The Ukrainian government was talking to European leaders about further boosting the country’s air defences, said Zelenskiy, who is attending an international conference in Spain. “We will answer the terrorists. Absolutely fair. And powerfully,” he said.

Mykhailo Podolyak, an adviser to Zelenskiy, said the strike was an “insidious Russian attack that has no military logic”. He said the “whole civilised world” had to defeat “Putin’s evil”, adding: “This is not just a metaphor or figure of speech.”

Emergency personnel clear debris as they search for victims of the strike.
Emergency personnel clear debris as they search for victims of the strike. Photograph: Sergey Bobok/AFP/Getty Images

Rustem Umerov, Ukraine’s new defence minister, said the attack was “cruel and deliberate”. He said he was discussing with allies “more air defence systems to protect our country from terror”.

Moscow has not yet commented on the strike. Throughout the 19-month war, Russian armed forces have repeatedly targeted civilians and civilian objects in Ukraine.

A strike last month on a city in eastern Ukraine that killed at least 17 civilians may have been caused by an errant missile fired by Ukraine, in what appeared to be a tragic mishap.

Hours after the strike, Vladimir Putin ramped up his nuclear rhetoric, saying Russia had successfully tested the nuclear-powered, nuclear-capable Burevestnik strategic cruise missile and had almost completed work on its nuclear-capable Sarmat intercontinental ballistic missile system.

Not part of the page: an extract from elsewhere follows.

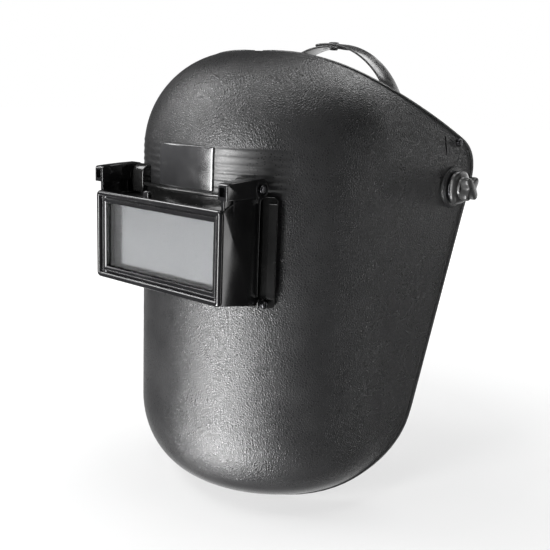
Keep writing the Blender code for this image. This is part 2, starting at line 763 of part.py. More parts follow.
def rear_strap(side, upper, name):
    """A strap from the headband's end to the ratchet. Its last stretch is a toothed rack."""
    middle = PINION_Z
    start, end = radians(113), radians(196)
    columns = 24

    def heights(t):
        angle = lerp(start, end, t)
        narrow = smooth((angle - radians(140)) / radians(14))
        if upper:
            return lerp(BAND_LOW + 1, middle + PINION_R + 1.0, narrow), lerp(BAND_HIGH - 1, BAND_HIGH, narrow)
        return lerp(BAND_LOW + 1, BAND_LOW, narrow), lerp(BAND_HIGH - 1, middle - PINION_R - 1.0, narrow)

    outer = -BAND_T - STRAP_GAP
    inner = outer - STRAP_T
    body = band(name, side * start, side * end, outer, inner, heights, columns)
    pitch = 2 * pi * PINION_R / PINION_TEETH
    teeth = []
    for i in range(-4, 5):
        x = i * pitch
        y = HEAD_Y + (HEAD_B + outer - STRAP_T / 2) * sqrt(1 - (x / (HEAD_A + outer)) ** 2)
        root = middle + (PINION_R + 1.6 if upper else -PINION_R - 1.6)
        tip = middle + (PINION_R - 0.5 if upper else -PINION_R + 0.5)
        tooth = [(x - 0.95, root), (x + 0.95, root), (x + 0.4, tip), (x - 0.4, tip)]
        teeth.append(prism(tooth, "Y", y - 0.55, y + 0.55))
    union(body, *teeth)
    return cut(body, rivet_hole(ARM_RIVET_Y[1], side))


def ratchet_housing():
    """A curved tray behind the head that the two racks run through."""
    reach = RATCHET_HALF
    mid = -BAND_T - STRAP_GAP - STRAP_T / 2
    low, high = BAND_LOW - RATCHET_RISE, BAND_HIGH + RATCHET_RISE
    body = band("ratchet_housing", pi - reach, pi + reach, mid - 2.6, mid - 4.4, lambda t: (low, high), 14)
    rails = []
    for z0, z1 in ((low, BAND_LOW - 0.6), (BAND_HIGH + 0.6, high)):
        rail_heights = lambda t, a=z0, b=z1: (a, b)
        rails.append(band("rail", pi - reach, pi + reach, mid + 2.4, mid - 3.0, rail_heights, 14))
    return union(body, *rails)


def ratchet_cover():
    reach = RATCHET_HALF
    mid = -BAND_T - STRAP_GAP - STRAP_T / 2
    heights = (BAND_LOW - RATCHET_RISE, BAND_HIGH + RATCHET_RISE)
    body = band("ratchet_cover", pi - reach, pi + reach, mid + 5.0, mid + 2.8, lambda t: heights, 14)
    collar = ring(STRAP_MID_Y + 3.2, STRAP_MID_Y + 6.4, 9.0, 13.0, (0, 0, PINION_Z), (0, 1, 0), 24)
    union(body, collar)
    return cut(body, rod(90, 130, 9.0, (0, 0, PINION_Z), (0, 1, 0), 24))


def nape_pad():
    reach = radians(22)
    mid = -BAND_T - STRAP_GAP - STRAP_T / 2
    return band("nape_pad", pi - reach, pi + reach, mid - 4.8, mid - 11.5, lambda t: (4.0, 37.0), 12)


def pinion():
    outline = []
    for i in range(PINION_TEETH):
        for step, radius in ((-0.36, 4.7), (-0.17, 6.5), (0.17, 6.5), (0.36, 4.7)):
            angle = 2 * pi * (i + step) / PINION_TEETH
            outline.append((radius * cos(angle), PINION_Z + radius * sin(angle)))
    body = prism(outline, "Y", STRAP_MID_Y - 1.8, STRAP_MID_Y + 2.2, "pinion")
    shaft = rod(STRAP_MID_Y + 2.0, STRAP_MID_Y + 15, 3.0, (0, 0, PINION_Z), (0, 1, 0), 16)
    return union(body, shaft)


def ratchet_knob():
    """A fluted knob over the cover's collar."""
    base = STRAP_MID_Y + 6.9
    outline = []
    for i in range(48):
        angle = 2 * pi * i / 48
        radius = 17.5 + 0.7 * cos(16 * angle)
        outline.append((radius * cos(angle), PINION_Z + radius * sin(angle)))
    body = prism(outline, "Y", base, base + 12, "ratchet_knob")
    hollow = rod(base - 1, base + 2.4, 14.2, (0, 0, PINION_Z), (0, 1, 0), 24)
    bore = rod(base, base + 8.6, 3.3, (0, 0, PINION_Z), (0, 1, 0), 16)
    return cut(body, hollow, bore)


def ratchet_spring():
    """A round click spring with two bent fingers, inside the knob's hollow."""
    base = STRAP_MID_Y + 6.65
    body = ring(base + 0.1, base + 0.9, 8.0, 12.6, (0, 0, PINION_Z), (0, 1, 0), 24, "ratchet_spring")
    fingers = []
    for x0, x1 in ((9, 12), (-12, -9)):
        fingers.append(box(x0, x1, base + 0.4, base + 2.0, PINION_Z - 1.2, PINION_Z + 1.2))
    return union(body, *fingers)


# ---------------------------------------------------------------- assembly


def build():
    clear_scene()
    black = material("shell_black", (0.028, 0.028, 0.030), 0.45)
    gloss = material("gloss_black", (0.012, 0.012, 0.013), 0.15)
    plastic = material("headgear_black", (0.025, 0.025, 0.026), 0.3)
    steel = material("steel", (0.6, 0.6, 0.62), 0.3, 1.0)
    brass = material("insert_brass", (0.7, 0.5, 0.25), 0.35, 1.0)
    rubber = material("rubber", (0.02, 0.02, 0.02), 0.8)
    cloth = material("pad_cloth", (0.05, 0.05, 0.055), 0.9)
    clear = material("clear_plastic", (0.85, 0.87, 0.88), 0.05, 0.0, 0.35)
    dark = material("filter_glass", (0.33, 0.33, 0.34), 0.3, 0.8)

    shell_axis = axis_empty("shell_axis", 0, 0, 0)
    flip_axis = axis_empty("flip_axis", 0, FLIP_Y, FLIP_Z, shell_axis)
    knob_axes = {side: axis_empty(f"tension_axis_{label}", side * KNOB_AXIS_X, 0, 0) for side, label in SIDES}
    ratchet_axis = axis_empty("ratchet_axis", 0, STRAP_MID_Y, PINION_Z)

    def add(obj, parent, look, name=None):
        if name:
            obj.name = name
            obj.data.name = name
        finish_object(obj, parent, look)

    add(shell(), shell_axis, black)
    add(forehead_panel(), shell_axis, gloss)
    add(window_housing(), shell_axis, gloss)
    add(inner_clamp_frame(), shell_axis, gloss)
    for index in range(4):
        add(housing_screw(index), shell_axis, steel)
    add(plate("fixed_clear_plate", -178.1, -176.1), shell_axis, clear)
    add(lens_frame("plate_retainer", 101, 45, -180.9, -178.5), shell_axis, rubber)

    add(flip_holder(), flip_axis, gloss)
    add(plate("cover_lens", -193.3, -191.7), flip_axis, clear)
    add(lens_frame("lens_gasket", 105.6, 48.2, -191.4, -186.9), flip_axis, rubber)
    add(plate("filter_lens", -186.6, -184.4), flip_axis, dark)
    add(lens_frame("lens_clip", 101, 44, -184.1, -183.3), flip_axis, steel)

    for side, label in SIDES:
        add(hinge_pin(side), shell_axis, steel, f"hinge_pin_{label}")
        add(latch_stud(side), shell_axis, steel, f"latch_stud_{label}")
        add(stop_pin(side), shell_axis, steel, f"stop_pin_{label}")
        out = (side, 0, 0)
        add(tension_knob(side), knob_axes[side], gloss, f"tension_knob_{label}")
        add(ring(119.2, 127.2, 3.35, 5.0, direction=out), knob_axes[side], brass, f"knob_insert_{label}")
        add(ring(117.35, 118.35, 3.5, 12.6, direction=out), None, steel, f"knob_washer_{label}")
        add(ring(108.0, 109.8, 3.5, 10.5, direction=out), None, rubber, f"pivot_washer_{label}")
        add(ear_bolt(side), None, steel, f"ear_bolt_{label}")
        add(tilt_stop(side), None, gloss, f"tilt_stop_{label}")
        add(side_arm(side), None, plastic, f"side_arm_{label}")
        rivets = ((ARM_RIVET_Y[0], "front", -BAND_T - 0.4), (ARM_RIVET_Y[1], "rear", -STRAP_T - 2.7))
        for y, spot, inner in rivets:
            add(rivet(f"arm_rivet_{spot}_{label}", y, side, inner, ARM_T + 0.9), None, steel)
        add(rivet(f"crown_rivet_{label}", CROWN_Y, side, -STRAP_T - 4.4, 0.4), None, steel)

    add(headband(), None, plastic)
    add(sweatband(), None, cloth)
    add(crown_strap(1, 0.0, "crown_strap_left"), None, plastic)
    add(crown_strap(-1, -STRAP_T - 0.4, "crown_strap_right"), None, plastic)
    add(crown_stud(), None, plastic)
    add(rear_strap(1, True, "rear_strap_left"), None, plastic)
    add(rear_strap(-1, False, "rear_strap_right"), None, plastic)

    add(ratchet_housing(), ratchet_axis, plastic)
    add(ratchet_cover(), ratchet_axis, plastic)
    add(nape_pad(), ratchet_axis, cloth)
    add(ratchet_spring(), ratchet_axis, steel)
    add(pinion(), ratchet_axis, plastic)
    add(ratchet_knob(), ratchet_axis, black)


build()
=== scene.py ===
"""Looks of the welding helmet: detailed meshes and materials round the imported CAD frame.

Lengths are in millimetres, in the CAD's own frame: +Z up, the face looks towards -Y, the wearer's
left is +X. MM turns them into metres when a mesh is made. Every shape is a (points, faces) pair
until piece() turns it into an object.
"""

from math import acos, asin, atan2, cos, pi, radians, sin, sqrt, tan

import bmesh
import bpy
from mathutils import Matrix, Vector


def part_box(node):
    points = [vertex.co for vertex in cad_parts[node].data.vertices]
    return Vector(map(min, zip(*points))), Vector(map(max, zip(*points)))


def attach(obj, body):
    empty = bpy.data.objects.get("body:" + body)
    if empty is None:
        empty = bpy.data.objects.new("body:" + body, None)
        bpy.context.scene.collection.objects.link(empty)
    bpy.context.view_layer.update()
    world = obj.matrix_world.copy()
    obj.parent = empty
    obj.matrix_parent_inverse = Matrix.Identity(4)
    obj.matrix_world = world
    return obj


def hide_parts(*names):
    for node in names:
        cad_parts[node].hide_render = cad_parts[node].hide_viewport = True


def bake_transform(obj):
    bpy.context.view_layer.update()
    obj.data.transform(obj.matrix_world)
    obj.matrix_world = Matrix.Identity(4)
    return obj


MM = 0.001

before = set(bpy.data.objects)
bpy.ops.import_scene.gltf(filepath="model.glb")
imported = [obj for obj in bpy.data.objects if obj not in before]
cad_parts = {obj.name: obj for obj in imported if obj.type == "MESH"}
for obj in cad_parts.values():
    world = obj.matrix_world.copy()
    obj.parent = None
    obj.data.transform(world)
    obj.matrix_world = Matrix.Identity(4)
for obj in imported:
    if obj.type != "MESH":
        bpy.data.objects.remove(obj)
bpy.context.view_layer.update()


def span(node):
    """Lowest and highest corner of a CAD node, in millimetres."""
    low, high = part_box(node)
    return Vector(low) / MM, Vector(high) / MM


def middle(node):
    low, high = span(node)
    return (low + high) / 2


# ---- sizes read from the frame ----
LENS_LOW, LENS_HIGH = span("cover_lens")
WINDOW_Z = (LENS_LOW.z + LENS_HIGH.z) / 2
GLASS_W = LENS_HIGH.x - LENS_LOW.x
HOLDER_LOW, HOLDER_HIGH = span("flip_holder")
BEZEL_Y = HOLDER_LOW.y
ARM_OUT = HOLDER_HIGH.x
FLIP_Y, FLIP_Z = middle("hinge_pin_left").yz
STUD_Y, STUD_Z = middle("latch_stud_left").yz
STOP_Y, STOP_Z = middle("stop_pin_left").yz
STOP_IN = span("stop_pin_left")[0].x
SHELL_LOW = span("shell")[0].z
KNOB_OUT = span("tension_knob_left")[1].x
PINION_Z = middle("pinion").z

# ---- shell, as in the CAD ----
WALL = 2.5
FRONT_R = 107.1
FRONT_Y = -63.5
FLARE = radians(6.5)
STRAIGHT = pi / 2 - FLARE
DOME_Z = 20.0
DOME_R = 74.0
CHIN_Z = -176.0
CHIN_DROP = 60.0
CHIN_TUCK = 48.0
CHIN_END = radians(80)
RIM_SLOPE = -1.81
RIM_AT = (24.3, 27.6)
EDGE_SLOPE = 0.311
EDGE_AT = (21.3, 2.6)
EAR_FILLET = 27.0
JAW_FILLET = 100.0
BEAD_WIDTH = 2.6
BEAD_OUT = 0.75
BEAD_ZONE = 4.4
RIB_TOP = 26.9
RIB_STEP = 4.85
RIB_LOW = -0.6
RIB_OUT = 0.42
RIB_START = radians(13.9)
RIB_FADE = radians(39)
BOSS_X = 117.0
BOSS_R = 14.8
PANEL_HALF = radians(13.85)
PANEL_OUT = 1.15
PANEL_LOW = span("forehead_panel")[0].z
PANEL_HIGH = span("forehead_panel")[1].z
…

“In the event of an attack on Russia, no one has any chance of survival,” the Russian president said, in a speech at the annual Valdai Discussion Club, a Kremlin-affiliated research institute in Sochi.

He said he was “not sure if we need to carry out nuclear tests or not”, adding that Moscow could “theoretically revoke ratification” of the international nuclear test ban treaty.

Putin also repeated some of his grievances with the west in the speech, claiming that “western influence over the world is a giant Ponzi scheme”.